Consider the controversy over the nun dolls made by Blessings, Expressions of Faith, a family-based catalog business in St. Joseph, Michigan. The Cholewa family, five brothers and their ten employees, have been making these 20-inch dolls, dressed in traditional habits, for a decade. The National Coalition of American Nuns has suddenly taken offense. “U.S. nuns would not lend their image to profit a business venture,” this group charges.

Simply untrue. The Cholewa brothers held down other jobs while researching the styles and fabrics used by 32 different religious orders. They called convents and mother houses. Nuns cooperated by sending sample fabrics, pictures of themselves, patterns, and notes of encouragement. Each nun doll has a name, and in many cases it was suggested by the order to honor some particular member.

People whose lives have been touched by a nun enjoy having these dolls around to remind them of an occasion of grace. Families with siblings or children in convents treasure them as reminders of their loved one's decision to devote her life to God. Where's the “exploitation”?

The Cholewas keeps a file of letters from sisters in religious orders to prove that most support their work. For example, Sister Anne Fulwiler, director for Religious of the Order of the Immaculate Heart of Mary, wrote: “You are to be congratulated for the careful exactness with which you made the garments. They are truly works of art.” The left-wing group that is calling for a boycott of the dolls clearly does not represent most nuns.

Nevertheless, the coalition demands that Blessings stop profiting from the sale of nuns' images. Any profits should be handed over to the Retirement Fund for Religious. It claims that it is wrong to profit from the sale of the images.

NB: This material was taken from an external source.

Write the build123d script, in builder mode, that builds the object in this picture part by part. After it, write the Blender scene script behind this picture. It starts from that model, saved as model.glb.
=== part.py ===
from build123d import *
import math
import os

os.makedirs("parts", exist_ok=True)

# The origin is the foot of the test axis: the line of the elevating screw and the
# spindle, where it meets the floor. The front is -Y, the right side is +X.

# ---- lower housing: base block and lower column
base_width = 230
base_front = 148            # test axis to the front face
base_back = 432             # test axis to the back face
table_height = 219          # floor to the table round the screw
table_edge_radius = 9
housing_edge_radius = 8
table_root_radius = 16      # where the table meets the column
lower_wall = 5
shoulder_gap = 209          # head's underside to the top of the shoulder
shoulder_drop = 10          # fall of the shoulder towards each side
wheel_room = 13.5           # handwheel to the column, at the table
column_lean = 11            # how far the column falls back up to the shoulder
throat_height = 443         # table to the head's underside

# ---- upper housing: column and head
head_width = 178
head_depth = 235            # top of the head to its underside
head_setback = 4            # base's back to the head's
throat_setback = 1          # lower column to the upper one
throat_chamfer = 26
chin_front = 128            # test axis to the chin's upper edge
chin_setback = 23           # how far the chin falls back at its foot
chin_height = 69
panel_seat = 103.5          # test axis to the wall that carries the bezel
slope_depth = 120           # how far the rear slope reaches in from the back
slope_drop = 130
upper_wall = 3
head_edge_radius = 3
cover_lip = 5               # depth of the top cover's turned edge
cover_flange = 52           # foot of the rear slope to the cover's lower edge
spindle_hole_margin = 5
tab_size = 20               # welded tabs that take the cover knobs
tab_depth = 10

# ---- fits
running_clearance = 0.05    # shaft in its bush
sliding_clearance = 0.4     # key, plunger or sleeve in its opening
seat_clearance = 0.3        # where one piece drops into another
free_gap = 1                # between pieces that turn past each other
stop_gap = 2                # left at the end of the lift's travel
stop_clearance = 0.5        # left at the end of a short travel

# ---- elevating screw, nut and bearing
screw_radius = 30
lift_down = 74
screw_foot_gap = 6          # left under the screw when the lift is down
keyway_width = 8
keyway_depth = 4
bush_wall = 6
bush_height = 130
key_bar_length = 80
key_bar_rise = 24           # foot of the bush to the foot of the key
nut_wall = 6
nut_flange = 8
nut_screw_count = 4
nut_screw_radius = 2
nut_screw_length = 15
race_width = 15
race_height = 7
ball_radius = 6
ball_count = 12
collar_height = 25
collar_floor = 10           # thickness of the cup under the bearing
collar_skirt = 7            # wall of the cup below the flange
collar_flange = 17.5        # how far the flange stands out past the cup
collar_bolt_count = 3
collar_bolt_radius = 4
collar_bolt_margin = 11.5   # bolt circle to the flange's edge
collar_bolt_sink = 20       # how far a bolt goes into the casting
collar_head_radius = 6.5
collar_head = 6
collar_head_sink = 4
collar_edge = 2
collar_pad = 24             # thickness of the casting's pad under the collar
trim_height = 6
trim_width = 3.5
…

This may sound like a petty incident, but it shows the religious left in its true, Marxist light. What's really behind the complaint is the philosophical assumption that profit is “exploitation.” Not only is that bad economics, it is also slovenly thinking. The Blessings company is a wonderful illustration of how profit and propagation of religious faith can work together in the market economy.

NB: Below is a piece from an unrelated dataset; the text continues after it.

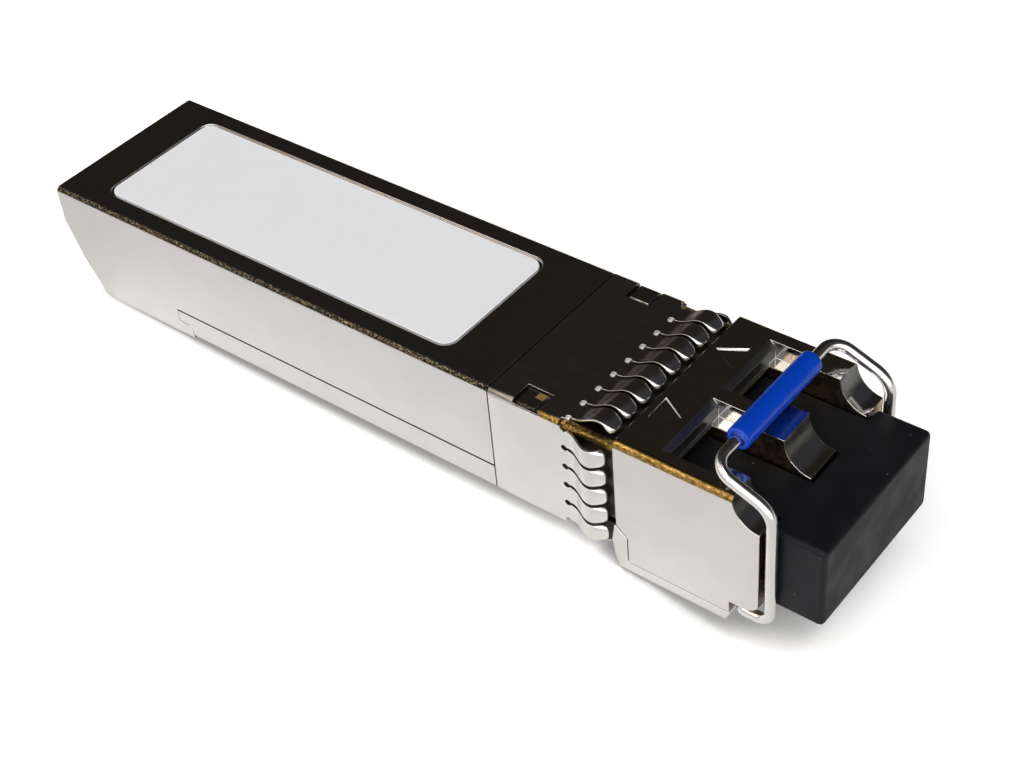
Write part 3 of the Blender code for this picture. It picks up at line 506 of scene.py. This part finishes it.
def collar_metal():
    """Plated spring sheet. Along its folds the tone is painted: an amber reflection ahead of the
    windows, a darker grey behind.
    """
    made = metal("plated spring sheet", (0.715, 0.7, 0.68), (0.13, 0.2), 10.0, 0.0009, 0.96)
    folds = made.corner(body_high.x, body_high.z, FOLD_RADIUS + 0.01 * MM)
    along = made.coordinates()[1]
    ahead = made.between(along, WINDOW_Y[1] - 0.1 * MM, WINDOW_Y[1], 1.0, 0.0)
    made.cover(folds, made.blend(ahead, (0.3, 0.26, 0.22), amber_reflection(made)), 0.3)
    return made.material


def wire_metal():
    return metal("drawn wire", (0.76, 0.75, 0.74), (0.14, 0.22), 5.0, 0.001, 0.96).material


def steel_metal():
    return metal("turned steel", (0.62, 0.61, 0.6), (0.16, 0.28), 12.0, 0.0015).material


def can_metal():
    return metal("sealed can", (0.72, 0.6, 0.38), (0.2, 0.32), 8.0, 0.0015).material


def gold_metal():
    return metal("gold plating", (0.86, 0.62, 0.24), (0.18, 0.28), 14.0, 0.0008).material


def sleeve_plastic():
    """Glossy cobalt tubing with slow waves in its surface."""
    made = Finish("cobalt tubing", Specular_IOR_Level=0.36)
    clouds = made.noise(0.5, 2.0)
    made.set("Base Color", made.blend(clouds, (0.0006, 0.041, 0.41), (0.001, 0.051, 0.48)))
    made.set("Roughness", made.between(made.noise(1.4, 3.0), 0.3, 0.7, 0.2, 0.3))
    made.bump(made.noise(0.5, 1.0), 0.008)
    return made.bump(made.noise(14.0, 2.0), 0.001).material


def plug_rubber():
    """Matte black rubber with a moulded grain and a few pale specks of dust."""
    made = Finish("black rubber", Specular_IOR_Level=0.22, Specular_Tint=(0.8, 0.85, 0.95))
    clouds = made.noise(0.45, 3.0)
    rubber = made.blend(clouds, (0.0048, 0.0052, 0.006), (0.0072, 0.0077, 0.0088))
    near = made.between(made.cells(1.6), 0.05, 0.09, 1.0, 0.0)
    chosen = made.between(made.noise(1.1, 0.0), 0.6, 0.64)
    specks = made.math("MULTIPLY", near, chosen)
    made.set("Base Color", made.blend(specks, rubber, (0.16, 0.16, 0.155)))
    made.set("Roughness", made.between(clouds, 0.3, 0.7, 0.42, 0.56))
    made.bump(made.noise(16.0, 3.0), 0.006)
    return made.bump(made.noise(1.2, 2.0), 0.01).material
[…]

In their economic ignorance the coalition nuns may have assumed that because the dolls are expensive- prices range from $139 to $199 - the makers must be gouging the public. But the prices partly reflects the high cost involved in the required handiwork. At any rate consumers are willing to pay the prices, meaning that they think the exchange is to their benefit. If the Coalition really wanted to bring Blessings down, these sisters would figure out a way to make dolls cheaper and undercut them on the market by selling dolls themselves.

Those who read or otherwise hear about the proposed boycott would do well to remember that this coalition hardly represents the views of the average nun. Let's examine some of the coalition's other causes. For a quarter century, it has called for women priests, backed federal laws protecting same-sex marriage, and pushed for socialized health care. It's also litigious, filing lawsuits alleging sex discrimination. As its attacks on the Cholewas show, it has ideas about profits and the economy that are considerably out of the mainstream. It calls for a strange new accounting principle: It wants “production costs, including administrative salaries,” to be deducted from gross revenue and the remaining profit returned to the Retirement Fund for Religious.

Whatever and whoever these groups on the religious left may represent, it is not the majority of the faithful. I'm pleased to report that this boycott is boomeranging. The Cholewas' business has improved since the attacks began.